*The problem*
Repeat exactly what appears from the opening line of the listing to the line with "tree: the node", inclusive.

# Start of Given material

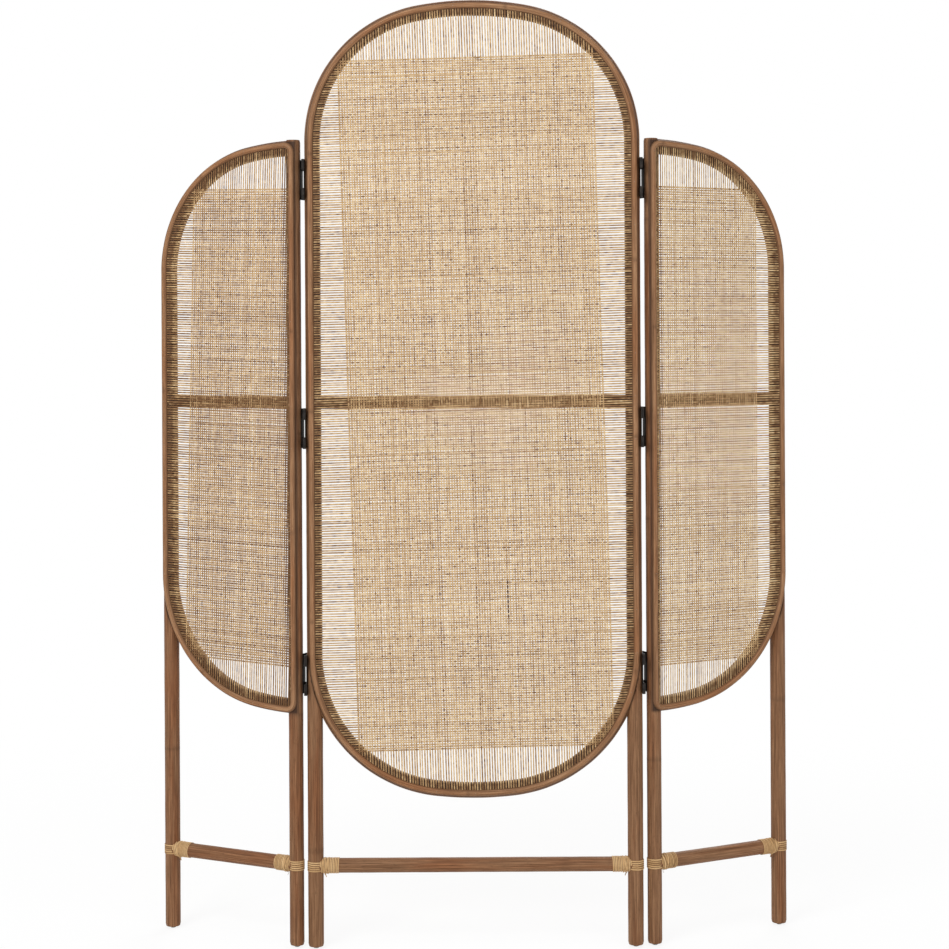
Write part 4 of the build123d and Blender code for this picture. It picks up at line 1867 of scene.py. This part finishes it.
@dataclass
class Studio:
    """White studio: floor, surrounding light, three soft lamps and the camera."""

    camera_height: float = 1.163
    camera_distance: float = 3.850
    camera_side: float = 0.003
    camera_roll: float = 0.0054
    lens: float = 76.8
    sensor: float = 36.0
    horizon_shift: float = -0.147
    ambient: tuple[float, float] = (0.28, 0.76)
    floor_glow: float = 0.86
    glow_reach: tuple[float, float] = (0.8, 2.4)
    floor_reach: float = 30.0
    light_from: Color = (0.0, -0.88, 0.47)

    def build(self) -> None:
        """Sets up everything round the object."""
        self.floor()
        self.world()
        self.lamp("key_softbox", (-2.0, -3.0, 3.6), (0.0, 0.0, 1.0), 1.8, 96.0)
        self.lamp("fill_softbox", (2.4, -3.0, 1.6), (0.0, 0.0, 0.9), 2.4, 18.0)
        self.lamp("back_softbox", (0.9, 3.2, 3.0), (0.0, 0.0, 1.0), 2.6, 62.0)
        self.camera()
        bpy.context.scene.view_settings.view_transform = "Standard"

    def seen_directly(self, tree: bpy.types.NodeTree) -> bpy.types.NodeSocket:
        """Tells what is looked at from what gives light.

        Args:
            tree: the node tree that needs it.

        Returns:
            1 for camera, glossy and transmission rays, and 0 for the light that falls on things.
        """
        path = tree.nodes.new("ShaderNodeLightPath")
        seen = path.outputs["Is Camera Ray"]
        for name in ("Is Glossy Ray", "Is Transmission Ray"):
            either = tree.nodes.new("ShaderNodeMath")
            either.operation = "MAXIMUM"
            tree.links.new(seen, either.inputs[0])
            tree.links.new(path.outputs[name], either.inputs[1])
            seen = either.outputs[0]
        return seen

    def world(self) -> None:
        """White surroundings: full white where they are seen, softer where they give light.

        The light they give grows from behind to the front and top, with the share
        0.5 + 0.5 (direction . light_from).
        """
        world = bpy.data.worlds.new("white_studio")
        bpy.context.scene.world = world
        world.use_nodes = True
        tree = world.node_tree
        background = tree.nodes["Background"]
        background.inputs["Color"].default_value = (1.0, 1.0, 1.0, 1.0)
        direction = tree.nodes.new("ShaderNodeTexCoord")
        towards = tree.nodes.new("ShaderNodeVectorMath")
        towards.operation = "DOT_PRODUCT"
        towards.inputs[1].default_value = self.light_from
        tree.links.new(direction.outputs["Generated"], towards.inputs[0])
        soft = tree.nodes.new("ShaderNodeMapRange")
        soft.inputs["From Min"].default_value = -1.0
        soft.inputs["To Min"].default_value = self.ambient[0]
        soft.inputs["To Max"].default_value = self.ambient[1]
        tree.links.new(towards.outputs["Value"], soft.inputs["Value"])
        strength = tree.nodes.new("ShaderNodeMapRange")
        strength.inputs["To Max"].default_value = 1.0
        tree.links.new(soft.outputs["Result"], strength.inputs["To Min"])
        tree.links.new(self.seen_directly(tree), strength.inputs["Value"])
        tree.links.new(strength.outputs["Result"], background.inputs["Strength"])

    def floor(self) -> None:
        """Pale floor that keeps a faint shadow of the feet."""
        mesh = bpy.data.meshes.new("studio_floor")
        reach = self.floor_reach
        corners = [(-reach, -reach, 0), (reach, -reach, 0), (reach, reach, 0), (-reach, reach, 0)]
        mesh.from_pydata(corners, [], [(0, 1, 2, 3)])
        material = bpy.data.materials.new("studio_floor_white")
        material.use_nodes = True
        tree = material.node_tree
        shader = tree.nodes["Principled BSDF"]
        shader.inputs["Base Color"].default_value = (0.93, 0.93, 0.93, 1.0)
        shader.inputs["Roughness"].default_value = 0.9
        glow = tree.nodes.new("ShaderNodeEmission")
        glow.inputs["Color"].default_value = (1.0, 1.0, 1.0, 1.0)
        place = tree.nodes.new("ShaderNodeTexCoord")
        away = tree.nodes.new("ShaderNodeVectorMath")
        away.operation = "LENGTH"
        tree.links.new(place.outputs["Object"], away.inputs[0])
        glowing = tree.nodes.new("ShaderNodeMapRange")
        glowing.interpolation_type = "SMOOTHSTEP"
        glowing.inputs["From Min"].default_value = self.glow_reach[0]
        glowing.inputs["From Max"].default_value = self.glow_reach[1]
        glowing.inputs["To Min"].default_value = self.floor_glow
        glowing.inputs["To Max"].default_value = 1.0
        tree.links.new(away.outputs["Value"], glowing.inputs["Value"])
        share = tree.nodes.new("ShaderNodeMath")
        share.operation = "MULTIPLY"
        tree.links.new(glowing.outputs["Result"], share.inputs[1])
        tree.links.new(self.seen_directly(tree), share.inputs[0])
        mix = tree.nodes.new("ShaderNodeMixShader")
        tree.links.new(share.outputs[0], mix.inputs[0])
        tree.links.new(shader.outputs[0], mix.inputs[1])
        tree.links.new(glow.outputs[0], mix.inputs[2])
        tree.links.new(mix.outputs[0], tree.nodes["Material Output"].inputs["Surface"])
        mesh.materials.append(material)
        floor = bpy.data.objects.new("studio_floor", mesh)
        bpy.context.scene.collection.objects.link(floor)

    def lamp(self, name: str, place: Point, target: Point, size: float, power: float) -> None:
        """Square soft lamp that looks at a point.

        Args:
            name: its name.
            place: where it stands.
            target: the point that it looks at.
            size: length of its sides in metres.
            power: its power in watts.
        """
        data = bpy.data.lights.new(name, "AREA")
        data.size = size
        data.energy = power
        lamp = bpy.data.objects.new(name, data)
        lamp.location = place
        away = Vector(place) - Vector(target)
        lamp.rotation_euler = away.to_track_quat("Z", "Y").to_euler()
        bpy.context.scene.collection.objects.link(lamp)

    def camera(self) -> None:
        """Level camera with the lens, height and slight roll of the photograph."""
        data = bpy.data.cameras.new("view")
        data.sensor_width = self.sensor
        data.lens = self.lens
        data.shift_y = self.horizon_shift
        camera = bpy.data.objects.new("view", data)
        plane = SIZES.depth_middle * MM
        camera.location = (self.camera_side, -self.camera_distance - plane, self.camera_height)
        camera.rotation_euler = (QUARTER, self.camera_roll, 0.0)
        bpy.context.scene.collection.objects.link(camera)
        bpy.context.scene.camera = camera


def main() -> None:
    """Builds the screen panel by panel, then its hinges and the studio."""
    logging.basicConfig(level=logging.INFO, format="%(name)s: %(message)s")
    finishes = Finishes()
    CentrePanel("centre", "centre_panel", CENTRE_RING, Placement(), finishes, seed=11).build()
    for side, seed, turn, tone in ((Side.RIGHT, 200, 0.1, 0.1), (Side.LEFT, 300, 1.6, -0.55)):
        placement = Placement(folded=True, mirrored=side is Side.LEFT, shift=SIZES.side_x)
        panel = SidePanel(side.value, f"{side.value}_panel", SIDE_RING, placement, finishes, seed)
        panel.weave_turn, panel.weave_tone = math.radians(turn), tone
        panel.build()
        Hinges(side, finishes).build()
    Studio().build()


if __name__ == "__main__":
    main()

# End of Given material

*Correct output*
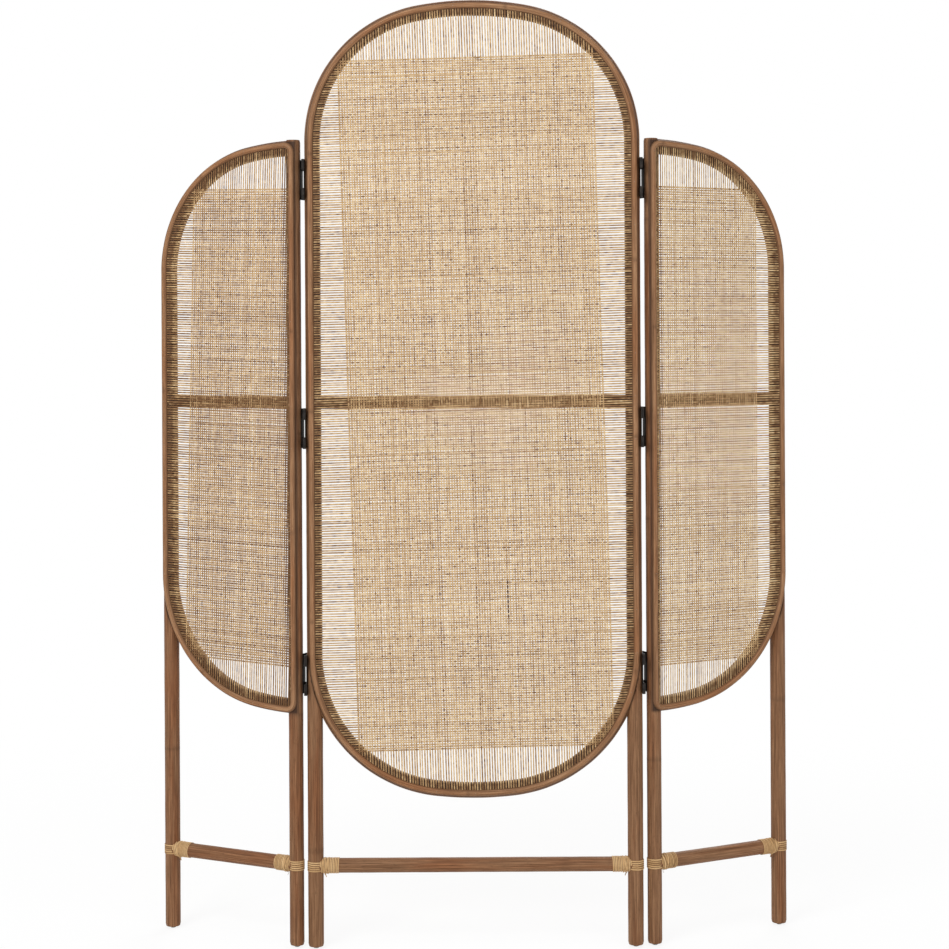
Write part 4 of the build123d and Blender code for this picture. It picks up at line 1867 of scene.py. This part finishes it.
@dataclass
class Studio:
    """White studio: floor, surrounding light, three soft lamps and the camera."""

    camera_height: float = 1.163
    camera_distance: float = 3.850
    camera_side: float = 0.003
    camera_roll: float = 0.0054
    lens: float = 76.8
    sensor: float = 36.0
    horizon_shift: float = -0.147
    ambient: tuple[float, float] = (0.28, 0.76)
    floor_glow: float = 0.86
    glow_reach: tuple[float, float] = (0.8, 2.4)
    floor_reach: float = 30.0
    light_from: Color = (0.0, -0.88, 0.47)

    def build(self) -> None:
        """Sets up everything round the object."""
        self.floor()
        self.world()
        self.lamp("key_softbox", (-2.0, -3.0, 3.6), (0.0, 0.0, 1.0), 1.8, 96.0)
        self.lamp("fill_softbox", (2.4, -3.0, 1.6), (0.0, 0.0, 0.9), 2.4, 18.0)
        self.lamp("back_softbox", (0.9, 3.2, 3.0), (0.0, 0.0, 1.0), 2.6, 62.0)
        self.camera()
        bpy.context.scene.view_settings.view_transform = "Standard"

    def seen_directly(self, tree: bpy.types.NodeTree) -> bpy.types.NodeSocket:
        """Tells what is looked at from what gives light.

        Args:
            tree: the node tree that needs it.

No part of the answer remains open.